THE DEATH OF THE OLD MAN, AND OUR UNION WITH CHRIST
- Three times in this passage, the apostle Paul asks the question, “Know ye not?” (6:3, 16; 7:1). All three of these questions deal with our union with Christ.
- In Romans 6:3, we should know that we are dead to sin on account of our union with Christ.
- In Romans 6:16, we should know that we are no longer servants to sin on account of our union with Christ.
- And in Romans 7:1, we should know that we are no longer under the law on account of our union with Christ.
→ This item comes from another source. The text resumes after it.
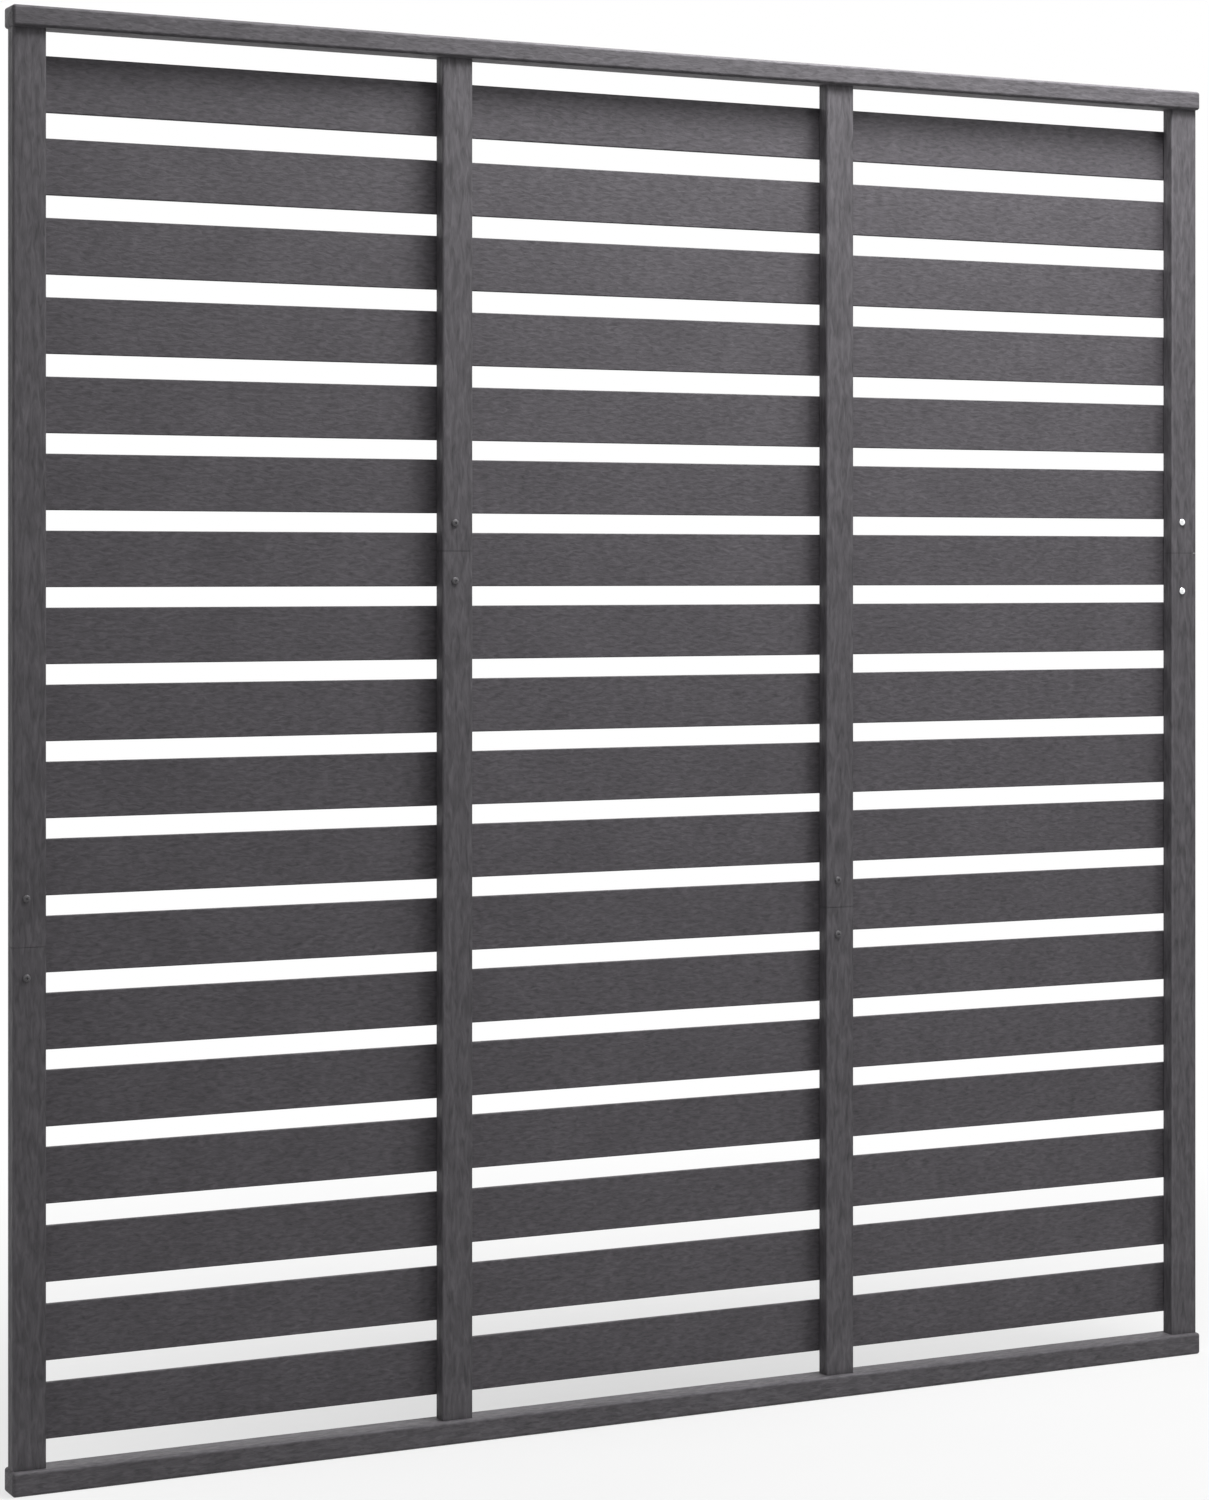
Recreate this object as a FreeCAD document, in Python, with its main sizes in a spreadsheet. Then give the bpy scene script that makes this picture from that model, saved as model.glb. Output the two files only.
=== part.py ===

When our old man was alive we were “bound by the law” (7:2).
- When we understand that our old man was crucified with Christ we are “loosed from the law” (7:2b) and “free from the law” (7:3) and “delivered from the law” (7:6).
- When we understand what Christ did for us on the cross, we learn that not only is “the old man” (unregenerate man) dead, we also learn that we are now “married to another” (7:4).
- This picture of marriage is seen throughout the Bible. Using the figure of marriage, the apostle Paul teaches what union with Christ really means.
- Just as a bride is joined to her husband at the altar, we have been joined to Christ at the cross (cf. II Cor. 11:1, 2; Eph. 5:31, 32; John 3:29; Rev. 19:7-9).
- Marriage between a man and a woman is the highest form of earthly union, and it is a beautiful symbol of our union with Christ.
- Therefore, it is wicked to try and defile this beautiful picture by talking about so-called “gay marriage.”
- If the marriage of a man and woman pictures the relationship between the Christian and Christ; then so-called “gay marriage” is a sordid picture of a defiled sinner in bondage to the devil.
THE PURPOSE FOR OUR UNION WITH CHRIST
- There are two key words here and we already studied them in Romans 6 – “fruit” (7:4) and “serve” (7:6). God wants fruitfulness and service.
- Fruitfulness indicates Christian character. The fruit of the Spirit, described in Galatians 5:22 and 23 – love, joy, peace, longsuffering, gentleness, goodness, faith, meekness, temperance – is an expression of the Christian’s character as developed by the indwelling Holy Spirit.
- According to the Bible, you are either walking in the Spirit or walking in the flesh. Galatians 5:16 and 17 says, “This I say then, Walk in the Spirit, and ye shall not fulfil the lust of the flesh. For the flesh lusteth against the Spirit, and the Spirit against the flesh: and these are contrary the one to the other: so that ye cannot do the things that ye would.”
- Then the next verse, Gal. 5:18 says, “But if ye be led of the Spirit, ye are not under the law.” This is an important principle, so let us compare this with Romans 7:5.
- The law was given to control the flesh, but it failed through the weakness of the flesh (cf. Rom. 8:3). The flesh does not like any restraints and so the flesh rebelled and chafed at the law.
- The flesh threw off all the restraints of the law, and by doing so brought down the penalty for breaking the law – death (cf. 6:23).
- Both Romans 6 & 7 teach us that service and fruitfulness go together (Rom. 7:6b). We are saved to serve (cf. 6:18, 19).
- When a man is born again everything is new. Second Corinthians 5:17 says, “Therefore if any man be in Christ, he is a new creature: old things are passed away; behold, all things are become new.”
- Romans 6:4 says, “like as Christ was raised up from the dead by the glory of the Father, even so we also should walk in newness of life.”
- And Romans 7:6 says, “that we should serve in newness of spirit.”
- Before we were saved we were servants of sin (6:20), but now we are servants of God.
- Before we conclude, I should say a few words about this phrase found in Romans 7:6 – “the oldness of the letter.”
- The context tells us “the letter” refers to the law. Furthermore, the contrast with “newness of spirit” indicates that trying to please God by conforming to the law results in spiritual deadness.
- In II Corinthians 3:6, Paul says, “the letter killeth, but the spirit giveth life,” meaning the law condemns but the spirit of grace saves and sanctifies.
- Are you lost? Then you can be saved only by the grace of God.
- Are you carnal, stubborn, backslidden, or cold? Then you can be restored and sanctified – not by the law, but by the grace of God.